If cameras were invented first, and were in use before motor car use, they may have a point. How they could possibly make such a ruling given that cars pre-date camera's by 100 years is, quite simply, incomprehensible.........

Next time you're afforded the opportunity to vote yes/no on an EU subject, add the loss of this right as further reason to vote No.


----------



## Gabriel (12 Jul 2007)

Sorry...not being smart but I fail to see any comparison between that article and my case.

And that's British law.


----------



## galwaytt (12 Jul 2007)

my point is that if you were to say it was not you driving, you do not have the protection of silence as defence. This may be moot right now for you, but when private camera operator's start issuing tickets in a few month's time, you may find it of use then.

As for British law, well Irish law is predicated upon it, and, justices often take precedents from British Law when deciding Irish cases, especially in new avenues of challenge.


----------



## niceoneted (12 Jul 2007)

what speed were you caught doing and what was the limit in the area. this may have bearing as to whether you should contact the guard.


----------



## Gabriel (12 Jul 2007)

niceoneted said:


> what speed were you caught doing and what was the limit in the area. this may have bearing as to whether you should contact the guard.

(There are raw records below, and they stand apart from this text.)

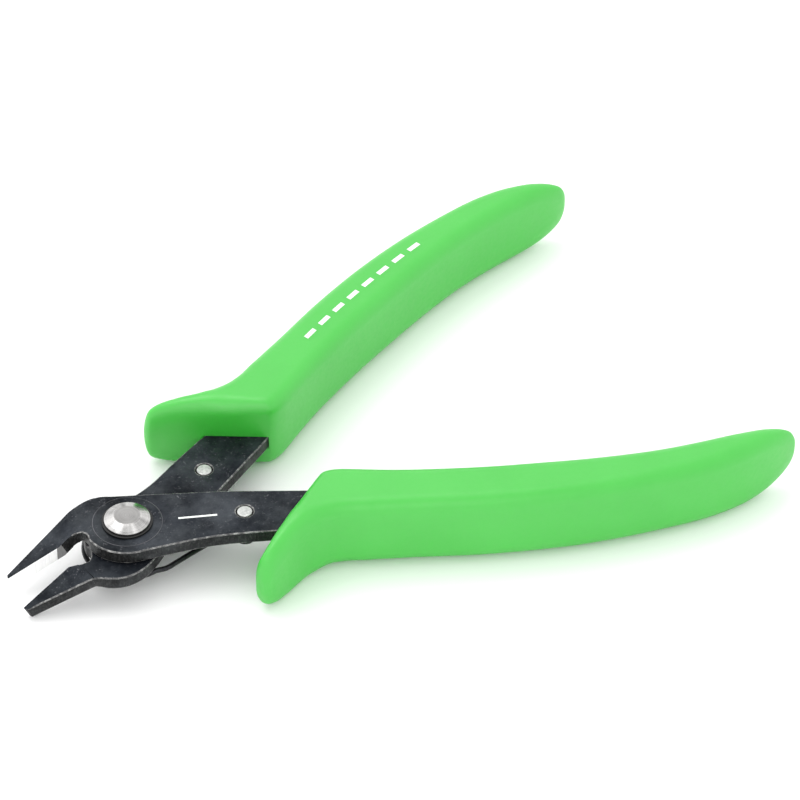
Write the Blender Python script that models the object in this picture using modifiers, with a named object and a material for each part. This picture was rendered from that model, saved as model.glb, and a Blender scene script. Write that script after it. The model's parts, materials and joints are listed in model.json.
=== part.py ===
"""Sprue nippers: two stamped lap-jointed levers on a rivet, a wire return spring and two moulded grips.

Metres, +Z up. The tool lies flat with its rivet head up and its jaws towards +X. Each lever is drawn
in its closed position about the pivot and turned half the opening angle by an empty on the pivot.
"""
from math import asin, cos, pi, radians, sin

import bmesh
import bpy
from mathutils import Matrix, Vector

MM = 0.001

# --- driving dimensions, in millimetres and degrees -------------------------------------------
OPEN_HALF_ANGLE = 7.5          # each lever's turn from the closed position to the open rest
PLATE = 2.4                    # thickness of each stamped lever
JOINT_GAP = 0.26               # between the two levers at the lap joint
JOINT_HEIGHT = 7.35            # middle of the lap joint above the surface the grips rest on
HEAD_SLOPE = 23.5              # how far the jaws are bent down from the levers' plane
BEND_RADIUS = 5.0              # of each jaw's bend, on its upper face
UPPER_BEND_START = 7.2         # distance of the bend from the pivot, upper jaw
LOWER_BEND_START = 9.1         # the same for the lower jaw, whose bend lies further out
BEND_CUTS = 6                  # flat strips that make up a bend

TIP_X = 21.2                   # jaw tips from the pivot
HEEL_X = 12.6                  # rear end of the cutting edges
EDGE_CLEARANCE = 0.03          # each cutting edge to the middle line when the jaws are closed
EDGE_FACET = 0.32              # narrow ground facet along the top of each cutting edge
EDGE_RELIEF = 0.8              # larger ground relief along the bottom

BOSS_R = 7.5                   # round eye of each lever at the pivot
SHANK_R = 2.2                  # pivot rivet
SHANK_CLEARANCE = 0.08
HEAD_RIM_R = 3.9               # rivet head at its rim
HEAD_FLAT_R = 2.37             # flat land in the middle of the head
HEAD_RISE = 1.1                # cone of the head above its seat
HEAD_RIM_HEIGHT = 0.32
WASHER_R = 4.3
WASHER_THICKNESS = 0.3
REAR_HEAD_R = 3.4
REAR_HEAD_RISE = 0.8
SEAT_GAP = 0.06                # between parts that bear on each other flat

PIN_DISTANCE = 19.65           # spring pins from the pivot
PIN_ANGLE = 14.65              # pin line from the tool's axis when closed
PIN_R = 1.27
PIN_HOLE_CLEARANCE = 0.2
PIN_NECK_R = 0.8               # where the spring's eye sits
PIN_END_Z = 3.5

WIRE_R = 0.46
WIRE_Z = 4.1                   # middle of the spring wire, under the lower lever
LOOP_R = 7.5                   # the spring's loop round the pivot
EYE_R = 1.42                   # the spring's eyes on the pins, to the middle of the wire

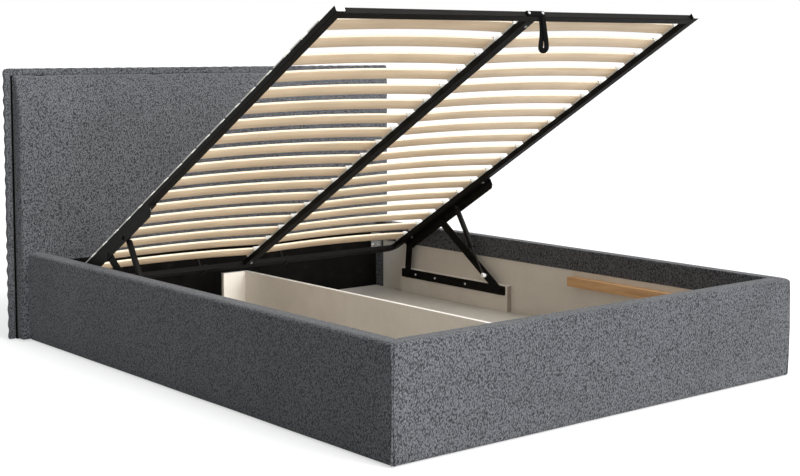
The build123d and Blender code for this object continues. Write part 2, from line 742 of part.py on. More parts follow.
def centre_holder():
    """The double holder on the centre tube that takes two slats' inner ends."""
    half = HOLDER_LENGTH / 2
    x = (-CENTRE_HOLDER_WIDTH / 2, CENTRE_HOLDER_WIDTH / 2)
    body = base_block(x, (-half, half), (TUBE_HEIGHT, HOLDER_TOP))
    return body - slat() - mirrored(slat())


def slat_row(piece):
    """A copy of a piece at each slat."""
    return [Pos(0, -(FIRST_SLAT + SLAT_PITCH * place), 0) * piece for place in range(SLATS)]


def mattress_stop():
    """The right-hand upright that keeps the mattress from sliding, on its clip round the head tube."""
    x = (STOP_PLACE - STOP_CLIP_WIDTH / 2, STOP_PLACE + STOP_CLIP_WIDTH / 2)
    face = base_block(x, (-STOP_CLIP, 0), (-STOP_CLIP, TUBE_HEIGHT + STOP_CLIP))
    under = base_block(x, (0, TUBE_WIDTH), (-STOP_CLIP, 0))
    over = base_block(x, (0, TUBE_WIDTH), (TUBE_HEIGHT, TUBE_HEIGHT + STOP_CLIP))
    rod_at = Pos(STOP_PLACE, (STOP_CLIP + STOP_ROD) / 2, -STOP_CLIP)
    rod = extrude(rod_at * Circle(STOP_ROD / 2), amount=STOP_HEIGHT + STOP_CLIP)
    rod = chamfer(rod.edges().group_by(Axis.Z)[-1], STOP_ROD / 4)
    return face + under + over + rod


def arm(holes):
    """The right-hand angle under the side tube that the links and the strut hold."""
    section = Polyline(
        (FRAME_HALF - TUBE_WIDTH, 0),
        (FRAME_HALF + ARM, 0),
        (FRAME_HALF + ARM, -ARM_DEPTH),
        (FRAME_HALF, -ARM_DEPTH),
        (FRAME_HALF, -ARM),
        (FRAME_HALF - TUBE_WIDTH, -ARM),
        close=True,
    )
    plane = Plane(origin=(0, -ARM_START, 0), x_dir=(1, 0, 0), z_dir=(0, -1, 0))
    angle = extrude(plane * make_face(section.edges()), amount=ARM_END - ARM_START)
    lower = angle.edges().filter_by(Axis.X).group_by(Axis.Z)[0]
    angle = chamfer(lower, ARM_CORNER)
    for hole in holes:
        angle = angle - hole
    return angle


def arm_bolts():
    x = FRAME_HALF - ARM_BOLT_INSET
    return [bolt_up(x, ARM_START + place, -ARM) for place in ARM_BOLT_PLACES]


def strap_plate(screws):
    """The clamp plate on the foot tube's outer face, with the end of the webbing under it."""
    half = STRAP_PLATE_WIDTH / 2
    v = ((TUBE_HEIGHT - STRAP_PLATE_HEIGHT) / 2, (TUBE_HEIGHT + STRAP_PLATE_HEIGHT) / 2)
    outer = FOOT_TUBE_OUTER + WEBBING
    plate = base_block((-half, half), (outer, outer + STRAP_PLATE), v)
    tab = base_block((-half, half), (FOOT_TUBE_OUTER, outer), v)
    pieces = [plate, tab]
    return group([piece - screws[0] - screws[1] for piece in pieces])


def strap_screws():
    """The two bright screws through the clamp plate into the foot tube."""
    face = FOOT_TUBE_OUTER + WEBBING + STRAP_PLATE
    screws = []
    for x in (-STRAP_SCREW_PLACE, STRAP_SCREW_PLACE):
        head = dowel(x, TUBE_HEIGHT / 2, (-face - SCREW_HEAD_HEIGHT, -face), SCREW_HEAD)
        screws.append(head + dowel(x, TUBE_HEIGHT / 2, (-face, -face + SCREW_LENGTH), SCREW))
    return screws


def strap():
    """The pull strap: a flat loop of webbing that hangs down from under the clamp plate, beside the divider."""
    clamp_bottom = (TUBE_HEIGHT - STRAP_PLATE_HEIGHT) / 2
    place = on_base(FOOT_TUBE_OUTER + WEBBING, clamp_bottom - SOFT_GAP - WEBBING / 2)
    top_left = -STRAP_LEAN - STRAP_TOP_WIDTH / 2
    top_right = top_left + STRAP_TOP_WIDTH
    side = STRAP_WIDTH / 2
    outline = Polyline(
        (top_left, 0),
        (-side, -STRAP_LENGTH / 2),
        (-side, -STRAP_LENGTH),
        (side, -STRAP_LENGTH),
        (side, -STRAP_LENGTH / 2),
        (top_right, 0),
        close=True,
    )
    face = make_face(outline.edges())
    lower = face.vertices().group_by(Axis.Y)[0]
    face = fillet(lower, STRAP_END)
    slot_middle = -(STRAP_LENGTH - STRAP_HEM - STRAP_SLOT_LENGTH / 2)
    face = face - Pos(0, slot_middle) * SlotOverall(STRAP_SLOT_LENGTH, STRAP_SLOT, rotation=90)
    plane = Plane(origin=(STRAP_PLACE, place[0], place[1]), x_dir=(1, 0, 0), z_dir=(0, -1, 0))
    loop = extrude(plane * face, amount=WEBBING / 2, both=True)
    return loop + peg((STRAP_PLACE + top_left, STRAP_PLACE + top_right), place, WEBBING)


def opened(shape):
    """A piece of the slatted base, tilted into the open position."""
    return OPEN * shape


def flat(shape):
    """A piece that stands in the open position, brought into the slatted base's own frame."""
    return OPEN.inverse() * shape


def save(name, shape):
    """Write one node, moved so that the origin is the middle of the bounding box's bottom."""
    export_step(Pos(0, -TOTAL_LENGTH / 2, 0) * shape, f"parts/{name}.step")


def save_pair(name, shape):
    """Write a right-hand piece and its left-hand copy as two nodes."""
    save(f"{name}_right", shape)
    save(f"{name}_left", mirrored(shape))


def save_carcass():
    head_corner = (BOARD_INNER - WRAP, LINER_FRONT)
    foot_corner = (BOARD_INNER, FOOT_INNER)
    bolt_length = BRACKET + CORE_BACK - LINER_FRONT - BRACKET_HOLE
    head = (head_corner, -1, HEAD_BRACKET_BOTTOM, SCREW_LENGTH, bolt_length)
    foot = (foot_corner, 1, FOOT_BRACKET_BOTTOM, BRACKET, SCREW_LENGTH)
    head_rail, head_end = bracket_screws(*head)
    foot_rail, foot_end = bracket_screws(*foot)
    head_rail_holes, head_end_holes = bracket_screws(*head, SCREW_PLAY)
    foot_end_holes = bracket_screws(*foot, SCREW_PLAY)[1]
    head_holes = both(head_end_holes)

    save_pair("rail_board", rail_board(head_rail_holes))
    save_pair("rail_cover", rail_cover(head_rail_holes))
    save("foot_board", foot_board(both(foot_end_holes)))
    save("foot_cover", foot_cover())
    save("headboard_board", headboard_slab((CORE_FRONT, CORE_BACK), 0, head_holes))
    save("headboard_pad", headboard_slab((CARCASS_LENGTH, CORE_FRONT), PAD_EDGE, head_holes))
    save("headboard_flange", headboard_flange())
    save("headboard_back", headboard_slab((CORE_BACK, TOTAL_LENGTH), 0, []))
    save("head_liner", head_liner(head_holes))
    brackets = [bracket(head_corner, -1, HEAD_BRACKET_BOTTOM), bracket(foot_corner, 1, FOOT_BRACKET_BOTTOM)]
    save("corner_brackets", group(both(brackets)))
    save("bracket_screws", group(both(foot_rail + foot_end + head_rail)))
    save("headboard_bolts", group(both(head_end)))
    save("divider", divider())
    save("divider_end_plate", end_plate())
    save_pair("floor_board", floor_board())
    save("floor_ledgers", floor_ledgers())
    save("glides", glides())
    save_pair("spacer_board", spacer_board(base_screws(SCREW_PLAY)))
    save_pair("batten", batten())
    save("base_screws", group(both(base_screws())))


def save_mechanism():
    rivets = [rear_base_rivet(), pivot_rivet(FRONT_PIVOT, PLATE)]
    save("base_rivets", group(both(rivets)))
    save_pair("base_bar", base_bar(rivets + base_screws(SCREW_PLAY)))
    save_pair("rear_link", rear_link())
    save_pair("rear_link_rivet", rear_link_rivet())
    save_pair("front_link", front_link())
    save_pair("front_link_stud", link_stud())
    save_pair("strut_cylinder", strut_cylinder())
    save_pair("strut_rod", strut_rod())


def save_slatted_base():
    bolts = arm_bolts()
    studs = [arm_rivet(REAR_ARM), arm_rivet(FRONT_ARM), arm_stud()]
    head_bolt = bolt_up(0, TUBE_WIDTH + TONGUE_BOLT, 0)
    foot_bolt = bolt_up(0, FOOT_TUBE_INNER - TONGUE_BOLT, 0)
    screws = strap_screws()

    save_pair("arm", opened(arm(bolts + [flat(stud) for stud in studs])))
    save("arm_rivets", group(both(studs[:2])))
    save("arm_ball_studs", group(both(studs[2:])))
    save_pair("side_tube", opened(side_tube(bolts)))
    head = cross_tube(TUBE_CENTRE - TUBE_BEND, TUBE_WIDTH / 2)
    save("head_tube", opened(head + tongue(TUBE_WIDTH, 1, head_bolt)))
    foot = cross_tube(FRAME_HALF - TUBE_WIDTH, FOOT_TUBE_INNER + TUBE_WIDTH / 2)
    foot = foot + tongue(FOOT_TUBE_INNER, -1, foot_bolt)
    for screw in screws:
        foot = foot - screw
    save("foot_tube", opened(foot))
    save("centre_tube", opened(centre_tube([head_bolt, foot_bolt])))
    save("frame_bolts", opened(group(both(bolts) + [head_bolt, foot_bolt])))
    save("end_caps", opened(group(both([end_cap()]))))
    save_pair("slats", opened(group(slat_row(slat()))))
    save("outer_holders", opened(group(both(slat_row(outer_holder())))))
    save("centre_holders", opened(group(slat_row(centre_holder()))))
    save_pair("mattress_stop", opened(mattress_stop()))
    save("strap_plate", opened(strap_plate(screws)))
    save("strap_screws", opened(group(screws)))
    save("strap", strap())


os.makedirs("parts", exist_ok=True)
save_carcass()
save_mechanism()
save_slatted_base()
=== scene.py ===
"""Looks of the upholstered storage bed: cloth, boards, slats, steel and the studio around them."""
import bpy
import json
import math
from mathutils import Matrix, Vector, noise


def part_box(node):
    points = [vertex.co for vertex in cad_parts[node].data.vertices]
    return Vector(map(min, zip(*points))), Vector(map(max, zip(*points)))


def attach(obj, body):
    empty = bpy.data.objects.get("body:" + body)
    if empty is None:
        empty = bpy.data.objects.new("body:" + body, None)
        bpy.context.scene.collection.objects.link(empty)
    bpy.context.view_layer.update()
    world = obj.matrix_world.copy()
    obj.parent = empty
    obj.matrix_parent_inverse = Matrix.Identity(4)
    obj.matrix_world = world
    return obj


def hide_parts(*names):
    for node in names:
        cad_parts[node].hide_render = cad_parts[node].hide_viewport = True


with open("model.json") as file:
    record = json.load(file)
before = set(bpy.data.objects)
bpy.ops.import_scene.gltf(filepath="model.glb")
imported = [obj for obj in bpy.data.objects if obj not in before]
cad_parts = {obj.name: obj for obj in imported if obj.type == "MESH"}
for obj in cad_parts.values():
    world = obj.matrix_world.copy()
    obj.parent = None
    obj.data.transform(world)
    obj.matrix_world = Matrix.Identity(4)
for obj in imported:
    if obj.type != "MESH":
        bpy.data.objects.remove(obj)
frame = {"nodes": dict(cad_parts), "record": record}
bpy.ops.object.select_all(action="DESELECT")
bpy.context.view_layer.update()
MM = 0.001

# Camera at the photograph's view
CAMERA_PLACE = (-3.2470, -4.0670, 1.1141)
CAMERA_YAW = math.radians(39.342)
CAMERA_PITCH = math.radians(4.758)
CAMERA_LENS = 65.37
CAMERA_SENSOR = 36.0
CAMERA_SHIFT = -0.086
CAMERA_REACH = 200.0

# Studio: soft light from the front, low and high, and from overhead
ROOM_LIGHT = 0.44
ROOM_TONE = (0.96, 0.98, 1.0, 1.0)
LAMPS = {
    "front_low": ((0.10, -0.99, 0.05), 4.15, math.radians(40)),
    "front_high": ((0.16, -0.78, 0.61), 3.1, math.radians(36)),
    "overhead": ((0.10, -0.25, 0.96), 1.1, math.radians(70)),
    "side": ((-0.75, -0.25, 0.60), 0.15, math.radians(60)),
}
LAMP_DISTANCE = 6.0
FLOOR_SIZE = 400.0
FLOOR_TONE = 0.45
FLOOR_GLOW = 0.55

# Slatted base as it stands open
TILT = math.radians(30.7)
HEAD_END = Vector((0, 896.5, 217.0)) * MM
SLATS = 18
SLAT_PITCH = 102.2 * MM
FIRST_SLAT = 105.0 * MM
SLAT_WIDTH = 58.0 * MM
SLAT_THICKNESS = 8.0 * MM
SLAT_RISE = 9.0 * MM
SLAT_LOW = 25.0 * MM
SLAT_INNER_END = 6.0 * MM
SLAT_OUTER_END = 770.0 * MM
SLAT_EDGE = 1.6 * MM
SLAT_CUTS = 17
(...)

Why? Because he might take a different view depending on the speed? He may also take the same view cos I drive a Bimmer and he hates all Bimmer drivers. Or he may just not care.
I was doing 88kph in a 60kph part of the M1. Far as I'm concerned that's immaterial. And it should be immaterial. The law is that I was caught and fined accordingly. That's the law. I just never got the opportunity to pay said fine. That's the only material part of my predicament. And as others have pointed out the onus is suddenly on me to prove I didn't receive the original fine in the post. 
But I take your point...it might affect how he feels about me ringing him. Truthfully I'm more tempted to leave it to court now. A friend of mine who's brother went through the same ordeal some months back sent his friend in his place who apologised to the judge for wasting the courts time after saying that he'd never received the original fine. This seemingly cheered the judge up no end and he cancelled the fine. But then I still don't like the idea of having to go to court. 

And let me reiterate - I am not contesting the speeding offense. 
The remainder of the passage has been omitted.